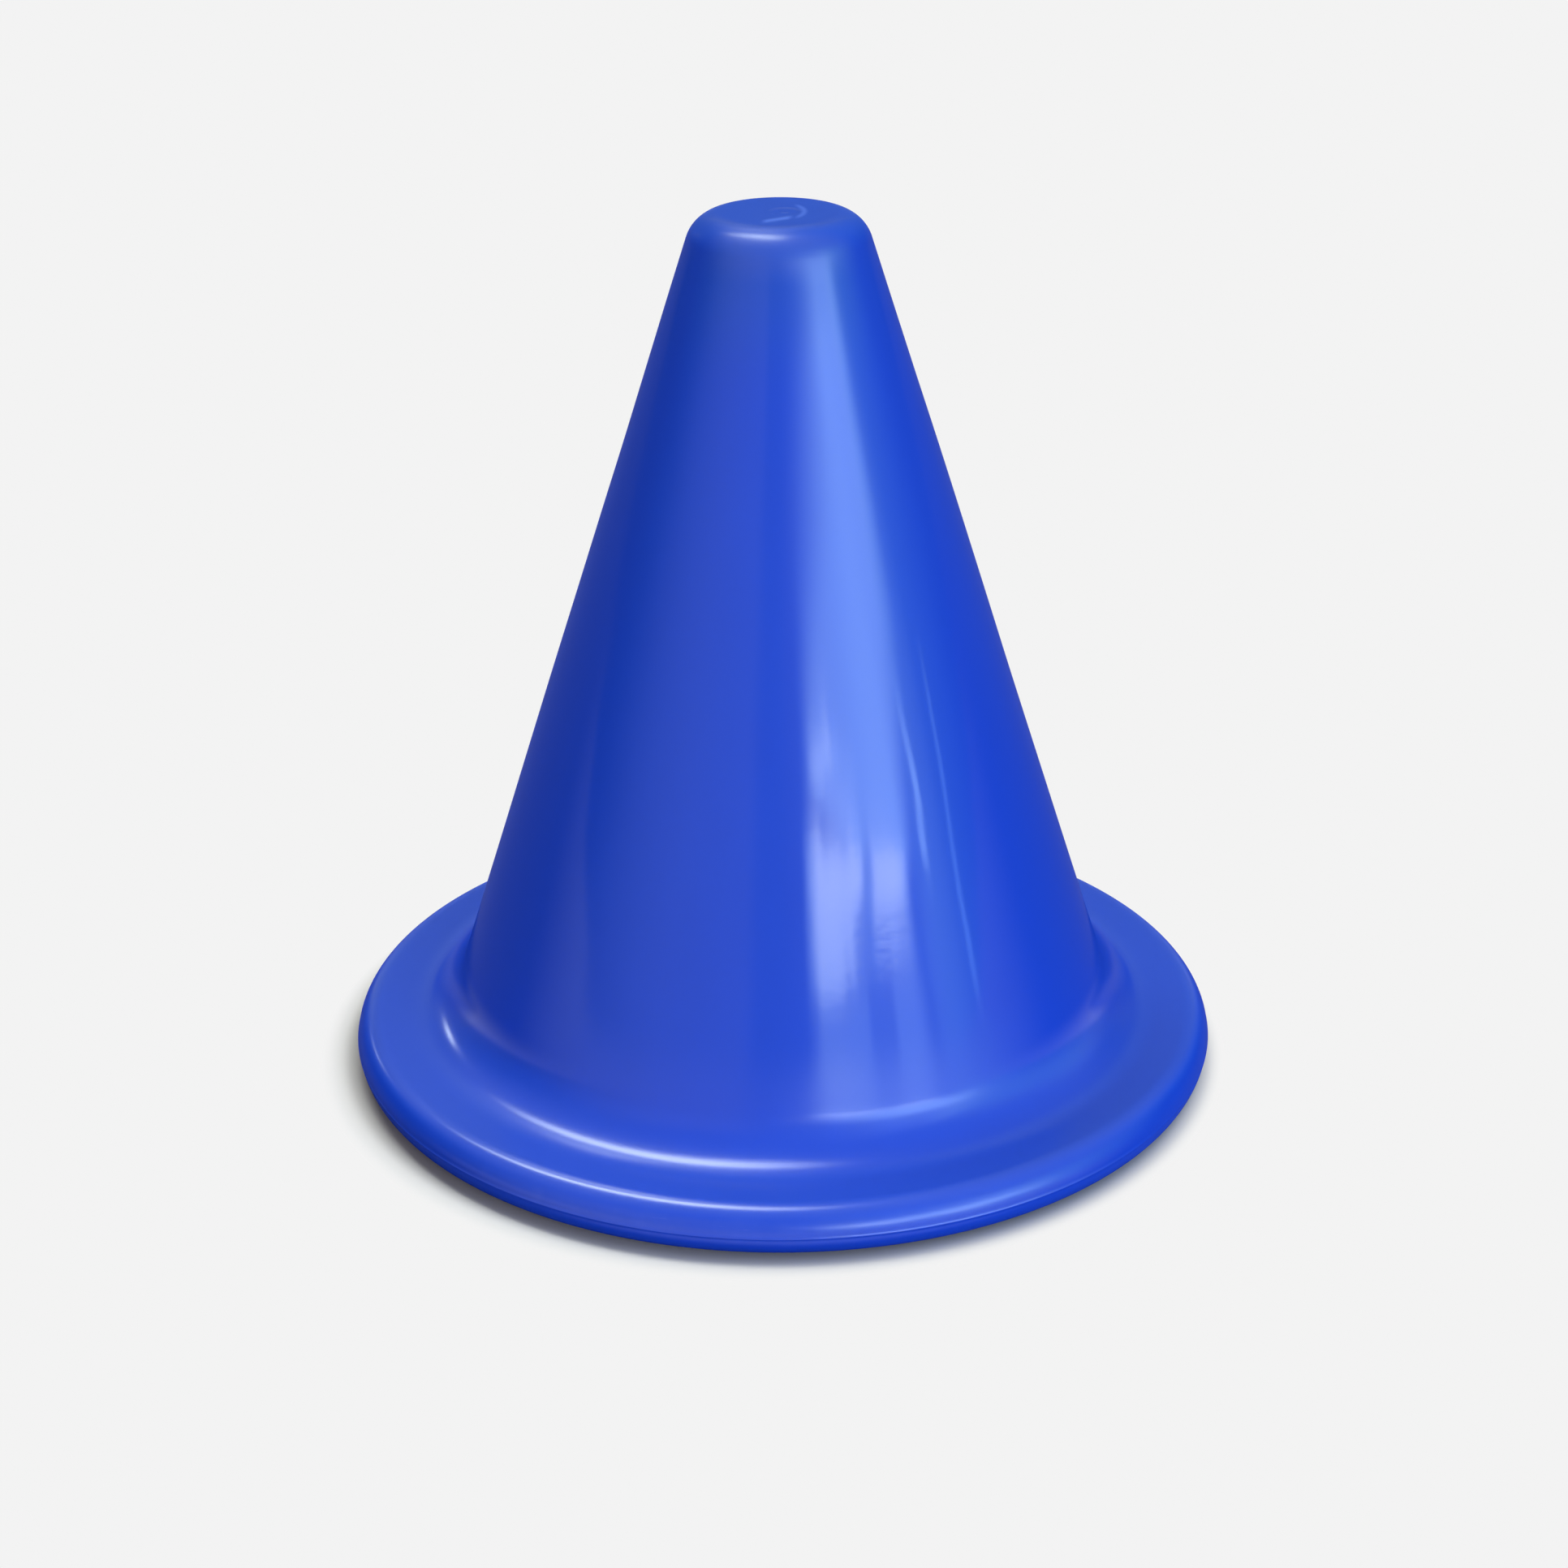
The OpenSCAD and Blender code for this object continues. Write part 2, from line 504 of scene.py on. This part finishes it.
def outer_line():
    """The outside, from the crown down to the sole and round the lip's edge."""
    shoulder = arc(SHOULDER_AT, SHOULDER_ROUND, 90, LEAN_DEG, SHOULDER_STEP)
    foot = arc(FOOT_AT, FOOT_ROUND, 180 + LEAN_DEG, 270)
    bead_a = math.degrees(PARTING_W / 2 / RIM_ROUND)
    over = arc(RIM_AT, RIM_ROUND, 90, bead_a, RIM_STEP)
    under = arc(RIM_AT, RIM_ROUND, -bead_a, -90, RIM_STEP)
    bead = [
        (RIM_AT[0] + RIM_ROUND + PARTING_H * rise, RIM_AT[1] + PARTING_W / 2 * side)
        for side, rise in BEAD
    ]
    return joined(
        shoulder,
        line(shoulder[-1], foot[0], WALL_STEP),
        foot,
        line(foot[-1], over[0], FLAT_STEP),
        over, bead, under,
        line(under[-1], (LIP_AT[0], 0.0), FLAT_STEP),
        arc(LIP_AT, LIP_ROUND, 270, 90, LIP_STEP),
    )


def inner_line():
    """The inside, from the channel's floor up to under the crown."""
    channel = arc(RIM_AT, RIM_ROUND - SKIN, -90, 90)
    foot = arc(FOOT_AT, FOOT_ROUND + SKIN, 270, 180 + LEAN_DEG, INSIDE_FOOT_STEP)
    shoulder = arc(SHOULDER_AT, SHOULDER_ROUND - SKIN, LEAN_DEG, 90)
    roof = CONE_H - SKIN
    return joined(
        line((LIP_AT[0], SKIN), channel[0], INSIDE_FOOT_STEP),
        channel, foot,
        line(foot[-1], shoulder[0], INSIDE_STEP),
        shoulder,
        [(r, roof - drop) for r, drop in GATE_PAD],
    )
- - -
Print the complete listing again, exactly as it stands.

• **FINISHED TASK**
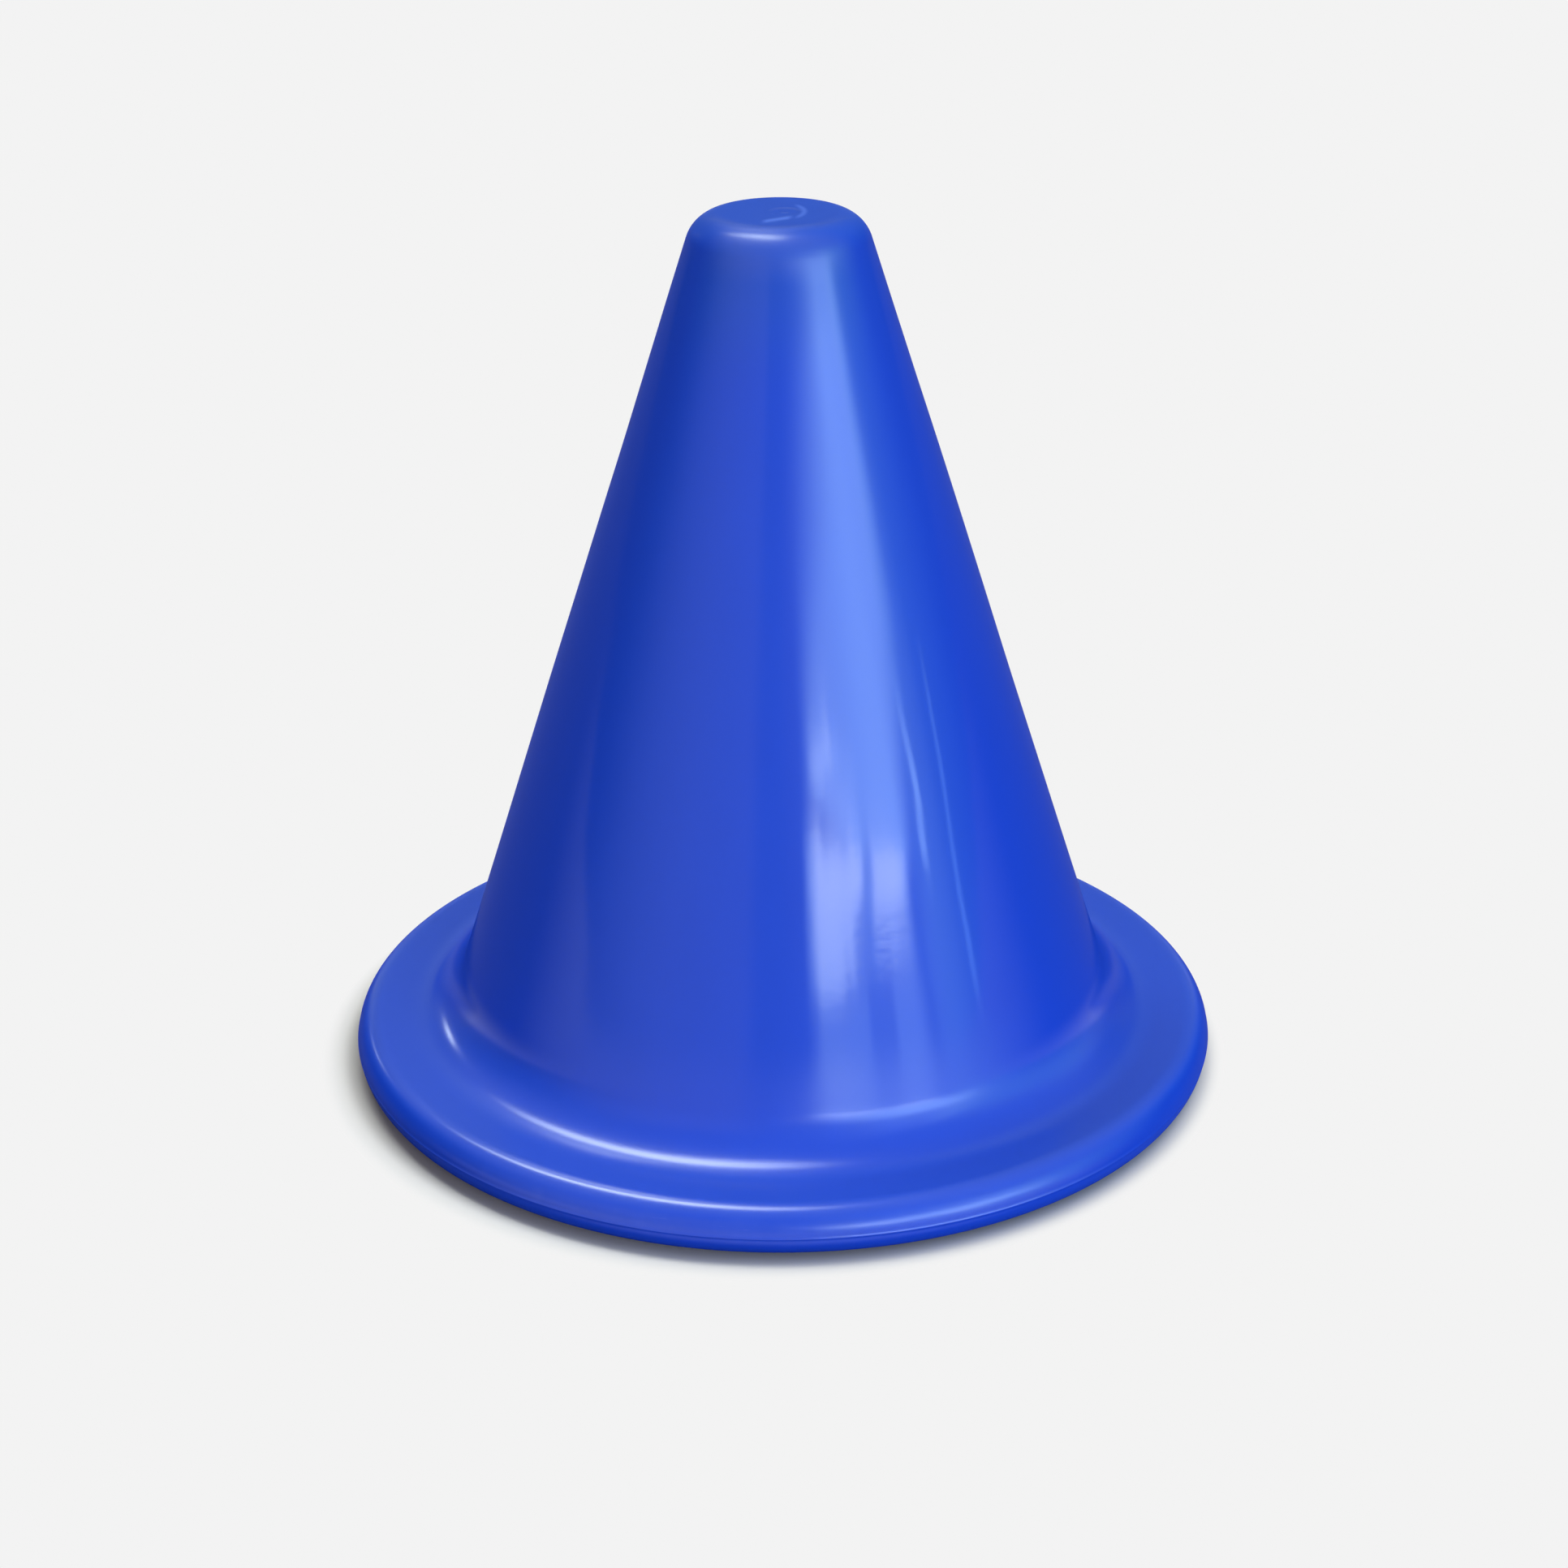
The OpenSCAD and Blender code for this object continues. Write part 2, from line 504 of scene.py on. This part finishes it.
def outer_line():
    """The outside, from the crown down to the sole and round the lip's edge."""
    shoulder = arc(SHOULDER_AT, SHOULDER_ROUND, 90, LEAN_DEG, SHOULDER_STEP)
    foot = arc(FOOT_AT, FOOT_ROUND, 180 + LEAN_DEG, 270)
    bead_a = math.degrees(PARTING_W / 2 / RIM_ROUND)
    over = arc(RIM_AT, RIM_ROUND, 90, bead_a, RIM_STEP)
    under = arc(RIM_AT, RIM_ROUND, -bead_a, -90, RIM_STEP)
    bead = [
        (RIM_AT[0] + RIM_ROUND + PARTING_H * rise, RIM_AT[1] + PARTING_W / 2 * side)
        for side, rise in BEAD
    ]
    return joined(
        shoulder,
        line(shoulder[-1], foot[0], WALL_STEP),
        foot,
        line(foot[-1], over[0], FLAT_STEP),
        over, bead, under,
        line(under[-1], (LIP_AT[0], 0.0), FLAT_STEP),
        arc(LIP_AT, LIP_ROUND, 270, 90, LIP_STEP),
    )


def inner_line():
    """The inside, from the channel's floor up to under the crown."""
    channel = arc(RIM_AT, RIM_ROUND - SKIN, -90, 90)
    foot = arc(FOOT_AT, FOOT_ROUND + SKIN, 270, 180 + LEAN_DEG, INSIDE_FOOT_STEP)
    shoulder = arc(SHOULDER_AT, SHOULDER_ROUND - SKIN, LEAN_DEG, 90)
    roof = CONE_H - SKIN
    return joined(
        line((LIP_AT[0], SKIN), channel[0], INSIDE_FOOT_STEP),
        channel, foot,
        line(foot[-1], shoulder[0], INSIDE_STEP),
        shoulder,
        [(r, roof - drop) for r, drop in GATE_PAD],
    )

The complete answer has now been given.